30 November 2014
Call me nobody
Should I change my family name or not?
I always had to bear – and explain how to pronounce – that complicated name of mine, “Trzciński”, transmitted along the patriarchal line. Little by little, it became part of my identity. Don’t most of us feel over time that our names, our first names at least, really match with our personalities, in an inseparable way, as if any other name would appear awkward? In my case, there may even have been a little pride in having a fairly unique and complicated family name, very different from peers at school, in whichever country I studied in – the pride of someone with multiple cultural origins, as if it were a source of richness, which it can be if one becomes more open to others.
But here’s the catch: that family name is tightly connected to my male genitor. Having witnessed some amount of violence during my childhood for which I'm still half-waiting for a sincere apology and which is probably still affecting me today, I felt compelled to adjoin my mother’s maiden name – ”Clément” – to my own name. I can’t remember exactly when I operated that unofficial change; it was certainly after “he” was instructed by court order to leave the family house.
Here am I today: half of my life has now been spent using that longer double family name. It made its way in most administrative documents, including info some official ones like my passport where I was able to add a note about the regular family name I use. I had indeed discovered that nothing prevented anyone, in France at least, to go by whatever name or nickname one decided for oneself, as long as official transcripts were still using birth names.
Should I today drop my official family name and only keep my mother’s maiden name, as my brothers have done? I would no longer have to explain the origins of a complicated name; and I’ve always felt more French – having mostly lived in France and knowing its culture and history better – than Polish, the Polish side of the family having almost completely rooted itself out of my life. I would no longer have to feel a little sad and ashamed that almost no one knows how to spell my last name, let alone pronounce it correctly (Frenchmen don’t even know how to spell my first name correctly, that’s saying something). I would even perhaps no longer be discriminated (I never had proof of that but studies are univocal). I would no longer have to be reminded of a particularly unpleasant past.

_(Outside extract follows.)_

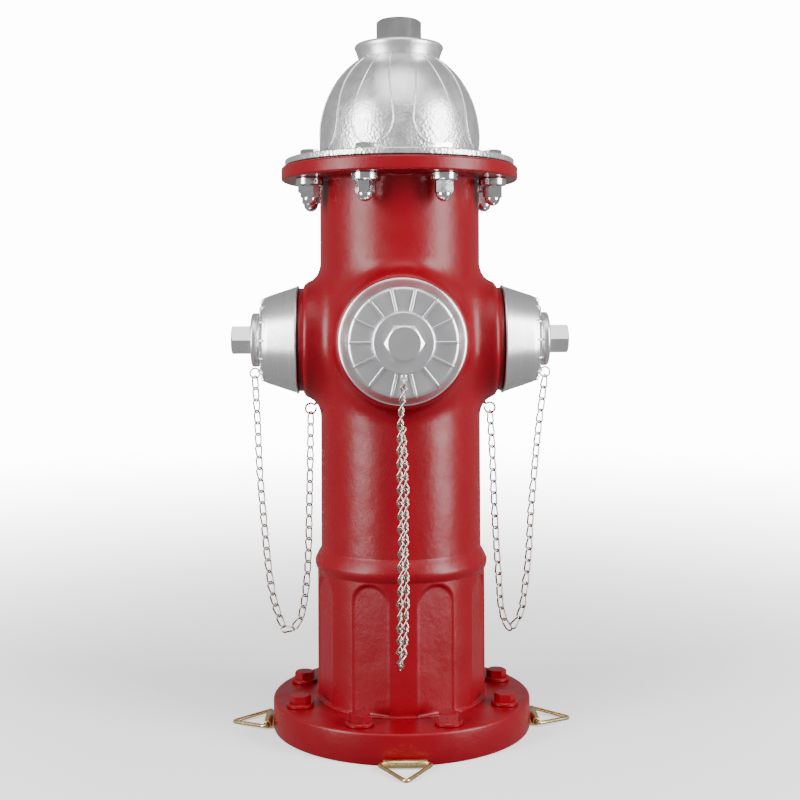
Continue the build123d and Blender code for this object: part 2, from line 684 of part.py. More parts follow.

The past itself however doesn’t go away with a symbolic name change. The pain neither. Yes, I should accept my past – and be able to move on to focus on the present, on what needs to still be healed. While I try not to attach much value to symbols, I’m inevitably sensitive to something intrinsically linked to my identity and self-image. Maybe that explains why I would have people just use my first name, stripping out my family name altogether. I also tend to present myself as “Sebastian with a complicated last name” to make people laugh (and make fun of me). Despite its own length, my first name has rarely been shortened or replaced by a nickname – so I grew all the more fond of it. Is it a surprise then that my Google+ link is only made up of my first name?
One of my brothers recently went a step further in changing his family name, since our generation falls out of scope of a recent law that makes it easier for children to pick their family name among the names carried by their parents. After two years of process, he finally got his request accepted to officially change his – patriarchal – family name to my mother’s maiden name only. My other brother is going to follow suit. My sister doesn’t really care, as she would most likely pick up her future husband’s name (and she’s anyway too disorganised regarding administrative stuff, however much of a genius she is <3 – I know other people like that).
So I mulled over what I should do myself. One day I manage to convince myself to request the official switch. Another day I think the opposite, both for a question of identity, feeling it’s too late now in my life to change things, and for a question of practical consequences. For instance, I don’t trust administrations across the multiple countries I have worked and lived in to be able to correctly match my records when I’ll collect benefits or request personal data; and I wouldn’t be surprised that immigration officials would be more suspicious of people changing names, the Indian visa agency asking that specific question for example.
Oh well, I guess I’m not ready to make this complete name switch today. Until I change my mind again. You know what? Simply call me Sebastian.